#### Task to carry out:
Repeat, exactly and completely, the entries shown underneath.

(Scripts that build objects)
::::::::::
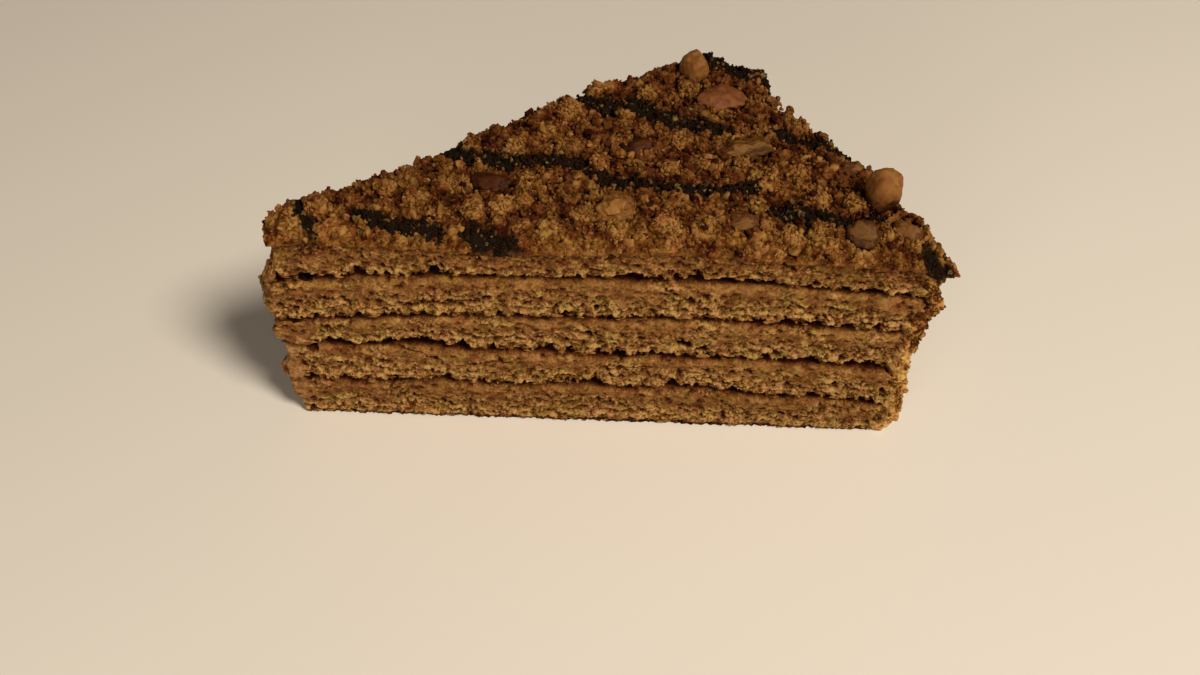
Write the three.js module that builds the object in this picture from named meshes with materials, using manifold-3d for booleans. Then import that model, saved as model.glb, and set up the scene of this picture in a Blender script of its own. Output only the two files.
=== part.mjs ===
// Slice of walnut honey cake: five thin sponge sheets with cream between them,
// an uneven crumb topping, crumb-coated outer rim and walnut pieces on top.
// Millimetres, +Z up. The long cut face looks towards -Y, the tip of the slice
// points to -X, the outer rim is at +X. The slice stands on its lowest sponge.
import * as THREE from 'three';
import * as BufferGeometryUtils from 'three/addons/utils/BufferGeometryUtils.js';
import Module from 'manifold-3d';

const wasm = await Module();
wasm.setup();

// ---------------------------------------------------------------- sizes (mm)
const FRONT_LENGTH = 111.0;          // long cut face, tip to rim
const TIP_WIDTH = 3.2;               // blunt tip
const BACK_SLOPE = 0.674;            // second cut: t = TIP_WIDTH + BACK_SLOPE * s
const APEX_S = 70.5;                 // where the second cut meets the rim
const RIM_BULGE = 4.0;               // how far the rim bows out between its corners
const RIM_SQUARE = 2.4;              // how evenly the bow is spread, 2 is a parabola
const RIM_COAT = 3.6;                // crumb and cream coat on the rim
const GAP = 0.3;                     // free space between neighbouring pieces
const CREVICE = 0.4;                 // open seam between one pair and the next
const SPONGE_SHARE = 0.54;           // sponge's share of each sponge + cream pair
const CREAM_TOP_DROP = 1.3;          // last cream lies this far under the visible top edge
const CREAM_TOP = 45.3;              // level of the last cream under the crumbs
const ORIGIN_S = 55.362;             // slice frame point that becomes x = 0
const ORIGIN_T = 25.759;             // slice frame point that becomes y = 0

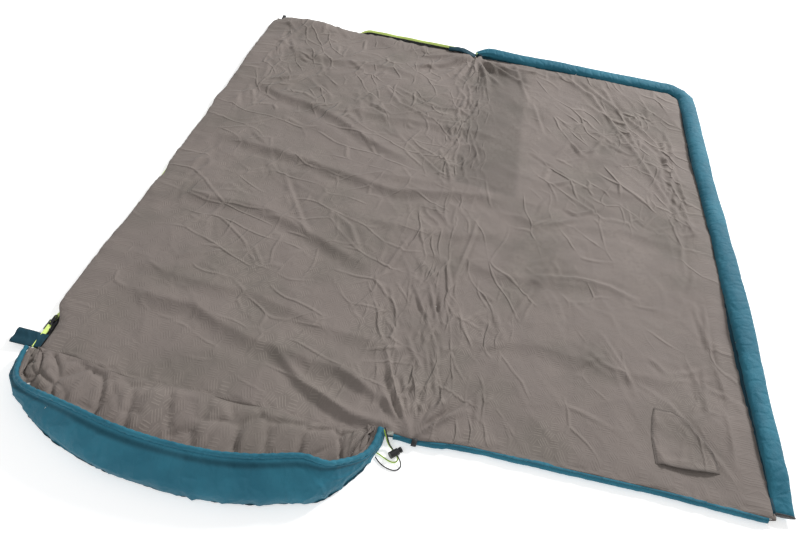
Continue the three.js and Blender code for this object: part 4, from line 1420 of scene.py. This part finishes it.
def make_stub():
    route = [(-114, 4, 34), (-85, 3, 39), (-50, 1, 39), (-1, -2, 27)]
    path, _ = even_path([(x, LENGTH + y, z) for x, y, z in route], 4)
    share = np.linspace(0, 1, len(path))
    sides = 32
    turn = full_turn(sides)
    level, upright = directions_across(tangents(path))
    width = 17 * (0.82 + 0.18 * np.sin(np.pi * share)) + 1.2 * noise(150 * share, 0 * share, 22, 141)
    height = 5.4 + 1.6 * noise(150 * share, 0 * share, 40, 142)
    ring = ring_of(turn, width[:, None] * level, height[:, None] * upright)
    ring[..., 2] += 1.2 * noise(150 * share[:, None], 25 * np.cos(turn)[None, :], 16, 143)
    piece = sheet_mesh("draft_tube_tail", capped(path[:, None] + ring), closed=True, flip=True)
    # The tail's darker teal is painted shade.
    across_fold(dress(piece, TEAL_PAINTED_SHADE, "shell_dark", "draft_tube_stub"))


make_tab()
make_loop_patch()
make_hanging_loop()
make_stub()


# ---- Stitching -----------------------------------------------------------------------
def stitch_row(path, pitch=4.2, length=3.0, radius=0.42):
    """Points and faces of a row of thread stitches along a path of points."""
    run = run_along(path)
    marks = np.arange(pitch, run[-1] - pitch, pitch)
    middle = sample(marks, run, path)
    along = unit(sample(marks + 0.5, run, path) - middle)
    ring = ring_of(full_turn(5), *directions_across(along))
    rings = []
    for share, grow in ((-0.5, 0.35), (-0.3, 1), (0, 1.15), (0.3, 1), (0.5, 0.35)):
        centre = middle + share * length * along + np.array([0, 0, -0.3 * (1 - grow)])
        rings.append(centre[:, None] + grow * radius * ring)
    points = np.stack(rings, 1)
    count, steps, sides = points.shape[:3]
    base = grid_faces(steps, sides, True)
    ends = [list(range(sides))[::-1], list(range((steps - 1) * sides, steps * sides))]
    faces = (base[None] + (np.arange(count) * steps * sides)[:, None, None]).reshape(-1, 4).tolist()
    for group in ends:
        faces += [[v + k * steps * sides for v in group] for k in range(count)]
    return points.reshape(-1, 3), faces


def stitches(name, path, material, slot):
    points, faces = stitch_row(path)
    return dress(make_mesh(name, points, faces, points), material, slot)


def pocket_seam():
    a, b = POCKET_SIDES
    inset = (b - a) * 0.03
    end = a[-1:] + (b[-1:] - a[-1:]) * np.linspace(0.05, 0.95, 12)[:, None] - [0, 4]
    around = np.concatenate([a + inset, end, (b - inset)[::-1]])
    x, y = around[:, 0], around[:, 1]
    return np.stack([x, y, top_height(x, y) + 3.4], -1)


neck_x = np.linspace(16, 842, 260)
lip = neck_profile(neck_x)[3] + np.array([0, 0, 0.3])
across_fold(stitches("neck_binding_stitches", lip, STITCH, "shell_dark"))
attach(stitches("pocket_stitches", pocket_seam(), GREY_STITCH, "lining"), "top_half")

# ---- Hard CAD parts: softer edges and detailed finishes --------------------------------
# Each part's material, slot and rounding of its edges.
HARD = {
    "lock_body": (BLACK_PLASTIC, "black_plastic", 0.9),
    "lock_plunger": (BLACK_PLASTIC, "black_plastic", 0.7),
    "lock_spring": (STEEL, "spring_steel", 0),
    "zip_bottom_stop": (BLACK_PLASTIC, "black_plastic", 0.8),
    "side_slider_body": (ZIP_METAL, "zip_metal", 0.35),
    "foot_slider_body": (ZIP_METAL, "zip_metal", 0.35),
    "side_slider_puller": (BLACK_PLASTIC, "black_plastic", 0.5),
    "foot_slider_puller": (BLACK_PLASTIC, "black_plastic", 0.5),
}
for node, (material, slot, edge) in HARD.items():
    piece = dress(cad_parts[node], material, slot)
    if edge:
        bevel = piece.modifiers.new("edge", "BEVEL")
        bevel.width = edge * MM
        bevel.segments = 3
        bevel.limit_method = "ANGLE"
        bevel.angle_limit = math.radians(40)

# ---- Floor, light and view -----------------------------------------------------------
FLOOR = 70  # half the floor's side, in metres
floor_mesh = bpy.data.meshes.new("floor")
corners = [(x * FLOOR, y * FLOOR, 0) for x, y in ((-1, -1), (1, -1), (1, 1), (-1, 1))]
floor_mesh.from_pydata(corners, [], [(0, 1, 2, 3)])
floor = put_in_scene("floor", floor_mesh)
floor.location.z = -0.0005  # just under the cloth, so that the two don't flicker
paper = Finish("floor_paper", 0.9, False, Emission_Color=(1, 1, 1, 1), Emission_Strength=0.38)
floor_mesh.materials.append(paper.finish((0.96, 0.96, 0.96, 1)))


def softbox(name, place, target, size, power):
    light = bpy.data.lights.new(name, "AREA")
    light.size = size
    light.energy = power
    lamp = put_in_scene(name, light)
    lamp.location = place
    lamp.rotation_euler = (Vector(target) - Vector(place)).to_track_quat("-Z", "Y").to_euler()


softbox("key", (4.0, 4.7, 4.3), (0, 0, 0), 1.6, 600)
softbox("front", (-1.6, -3.8, 3.6), (0, -0.2, 0), 2.6, 55)
world = bpy.data.worlds.new("studio")
world.use_nodes = True
sky = world.node_tree.nodes["Background"].inputs
sky["Color"].default_value = (1, 1, 1, 1)
sky["Strength"].default_value = 0.47
bpy.context.scene.world = world
bpy.context.scene.view_settings.view_transform = "Standard"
::::::::::
#### Full solution:
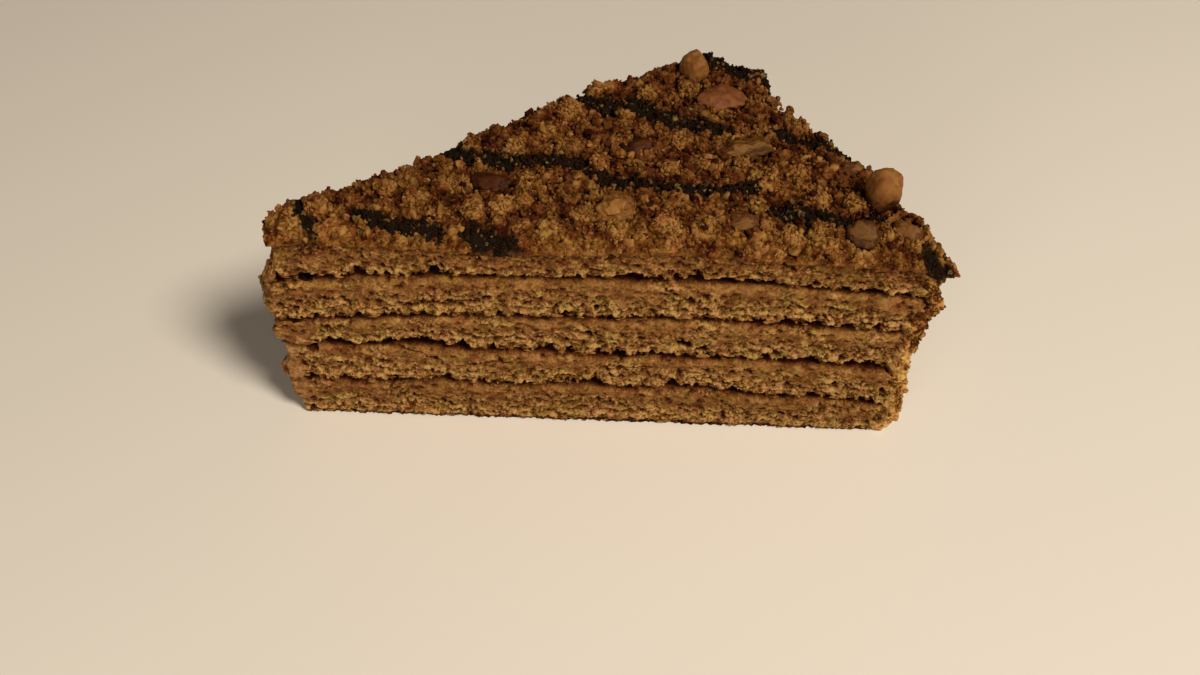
Write the three.js module that builds the object in this picture from named meshes with materials, using manifold-3d for booleans. Then import that model, saved as model.glb, and set up the scene of this picture in a Blender script of its own. Output only the two files.
=== part.mjs ===
// Slice of walnut honey cake: five thin sponge sheets with cream between them,
// an uneven crumb topping, crumb-coated outer rim and walnut pieces on top.
// Millimetres, +Z up. The long cut face looks towards -Y, the tip of the slice
// points to -X, the outer rim is at +X. The slice stands on its lowest sponge.
import * as THREE from 'three';
import * as BufferGeometryUtils from 'three/addons/utils/BufferGeometryUtils.js';
import Module from 'manifold-3d';

const wasm = await Module();
wasm.setup();

// ---------------------------------------------------------------- sizes (mm)
const FRONT_LENGTH = 111.0;          // long cut face, tip to rim
const TIP_WIDTH = 3.2;               // blunt tip
const BACK_SLOPE = 0.674;            // second cut: t = TIP_WIDTH + BACK_SLOPE * s
const APEX_S = 70.5;                 // where the second cut meets the rim
const RIM_BULGE = 4.0;               // how far the rim bows out between its corners
const RIM_SQUARE = 2.4;              // how evenly the bow is spread, 2 is a parabola
const RIM_COAT = 3.6;                // crumb and cream coat on the rim
const GAP = 0.3;                     // free space between neighbouring pieces
const CREVICE = 0.4;                 // open seam between one pair and the next
const SPONGE_SHARE = 0.54;           // sponge's share of each sponge + cream pair
const CREAM_TOP_DROP = 1.3;          // last cream lies this far under the visible top edge
const CREAM_TOP = 45.3;              // level of the last cream under the crumbs
const ORIGIN_S = 55.362;             // slice frame point that becomes x = 0
const ORIGIN_T = 25.759;             // slice frame point that becomes y = 0

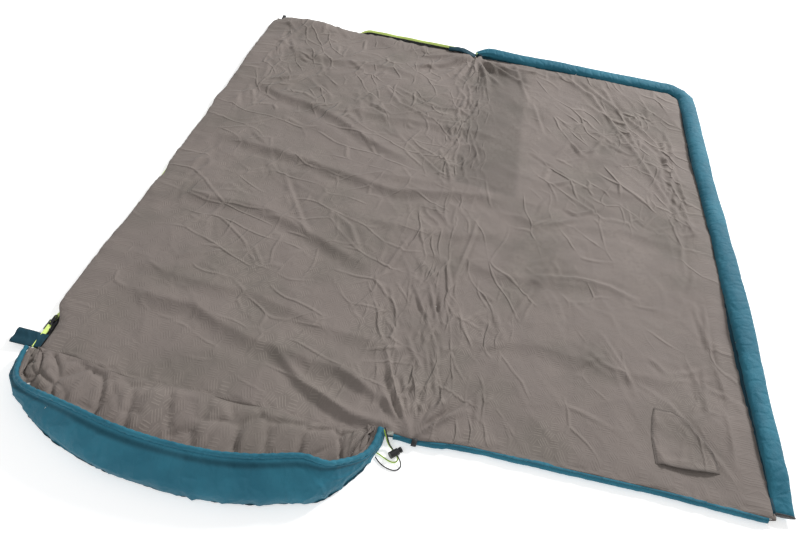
Continue the three.js and Blender code for this object: part 4, from line 1420 of scene.py. This part finishes it.
def make_stub():
    route = [(-114, 4, 34), (-85, 3, 39), (-50, 1, 39), (-1, -2, 27)]
    path, _ = even_path([(x, LENGTH + y, z) for x, y, z in route], 4)
    share = np.linspace(0, 1, len(path))
    sides = 32
    turn = full_turn(sides)
    level, upright = directions_across(tangents(path))
    width = 17 * (0.82 + 0.18 * np.sin(np.pi * share)) + 1.2 * noise(150 * share, 0 * share, 22, 141)
    height = 5.4 + 1.6 * noise(150 * share, 0 * share, 40, 142)
    ring = ring_of(turn, width[:, None] * level, height[:, None] * upright)
    ring[..., 2] += 1.2 * noise(150 * share[:, None], 25 * np.cos(turn)[None, :], 16, 143)
    piece = sheet_mesh("draft_tube_tail", capped(path[:, None] + ring), closed=True, flip=True)
    # The tail's darker teal is painted shade.
    across_fold(dress(piece, TEAL_PAINTED_SHADE, "shell_dark", "draft_tube_stub"))


make_tab()
make_loop_patch()
make_hanging_loop()
make_stub()


# ---- Stitching -----------------------------------------------------------------------
def stitch_row(path, pitch=4.2, length=3.0, radius=0.42):
    """Points and faces of a row of thread stitches along a path of points."""
    run = run_along(path)
    marks = np.arange(pitch, run[-1] - pitch, pitch)
    middle = sample(marks, run, path)
    along = unit(sample(marks + 0.5, run, path) - middle)
    ring = ring_of(full_turn(5), *directions_across(along))
    rings = []
    for share, grow in ((-0.5, 0.35), (-0.3, 1), (0, 1.15), (0.3, 1), (0.5, 0.35)):
        centre = middle + share * length * along + np.array([0, 0, -0.3 * (1 - grow)])
        rings.append(centre[:, None] + grow * radius * ring)
    points = np.stack(rings, 1)
    count, steps, sides = points.shape[:3]
    base = grid_faces(steps, sides, True)
    ends = [list(range(sides))[::-1], list(range((steps - 1) * sides, steps * sides))]
    faces = (base[None] + (np.arange(count) * steps * sides)[:, None, None]).reshape(-1, 4).tolist()
    for group in ends:
        faces += [[v + k * steps * sides for v in group] for k in range(count)]
    return points.reshape(-1, 3), faces


def stitches(name, path, material, slot):
    points, faces = stitch_row(path)
    return dress(make_mesh(name, points, faces, points), material, slot)


def pocket_seam():
    a, b = POCKET_SIDES
    inset = (b - a) * 0.03
    end = a[-1:] + (b[-1:] - a[-1:]) * np.linspace(0.05, 0.95, 12)[:, None] - [0, 4]
    around = np.concatenate([a + inset, end, (b - inset)[::-1]])
    x, y = around[:, 0], around[:, 1]
    return np.stack([x, y, top_height(x, y) + 3.4], -1)


neck_x = np.linspace(16, 842, 260)
lip = neck_profile(neck_x)[3] + np.array([0, 0, 0.3])
across_fold(stitches("neck_binding_stitches", lip, STITCH, "shell_dark"))
attach(stitches("pocket_stitches", pocket_seam(), GREY_STITCH, "lining"), "top_half")

# ---- Hard CAD parts: softer edges and detailed finishes --------------------------------
# Each part's material, slot and rounding of its edges.
HARD = {
    "lock_body": (BLACK_PLASTIC, "black_plastic", 0.9),
    "lock_plunger": (BLACK_PLASTIC, "black_plastic", 0.7),
    "lock_spring": (STEEL, "spring_steel", 0),
    "zip_bottom_stop": (BLACK_PLASTIC, "black_plastic", 0.8),
    "side_slider_body": (ZIP_METAL, "zip_metal", 0.35),
    "foot_slider_body": (ZIP_METAL, "zip_metal", 0.35),
    "side_slider_puller": (BLACK_PLASTIC, "black_plastic", 0.5),
    "foot_slider_puller": (BLACK_PLASTIC, "black_plastic", 0.5),
}
for node, (material, slot, edge) in HARD.items():
    piece = dress(cad_parts[node], material, slot)
    if edge:
        bevel = piece.modifiers.new("edge", "BEVEL")
        bevel.width = edge * MM
        bevel.segments = 3
        bevel.limit_method = "ANGLE"
        bevel.angle_limit = math.radians(40)

# ---- Floor, light and view -----------------------------------------------------------
FLOOR = 70  # half the floor's side, in metres
floor_mesh = bpy.data.meshes.new("floor")
corners = [(x * FLOOR, y * FLOOR, 0) for x, y in ((-1, -1), (1, -1), (1, 1), (-1, 1))]
floor_mesh.from_pydata(corners, [], [(0, 1, 2, 3)])
floor = put_in_scene("floor", floor_mesh)
floor.location.z = -0.0005  # just under the cloth, so that the two don't flicker
paper = Finish("floor_paper", 0.9, False, Emission_Color=(1, 1, 1, 1), Emission_Strength=0.38)
floor_mesh.materials.append(paper.finish((0.96, 0.96, 0.96, 1)))


def softbox(name, place, target, size, power):
    light = bpy.data.lights.new(name, "AREA")
    light.size = size
    light.energy = power
    lamp = put_in_scene(name, light)
    lamp.location = place
    lamp.rotation_euler = (Vector(target) - Vector(place)).to_track_quat("-Z", "Y").to_euler()


softbox("key", (4.0, 4.7, 4.3), (0, 0, 0), 1.6, 600)
softbox("front", (-1.6, -3.8, 3.6), (0, -0.2, 0), 2.6, 55)
world = bpy.data.worlds.new("studio")
world.use_nodes = True
sky = world.node_tree.nodes["Background"].inputs
sky["Color"].default_value = (1, 1, 1, 1)
sky["Strength"].default_value = 0.47
bpy.context.scene.world = world
bpy.context.scene.view_settings.view_transform = "Standard"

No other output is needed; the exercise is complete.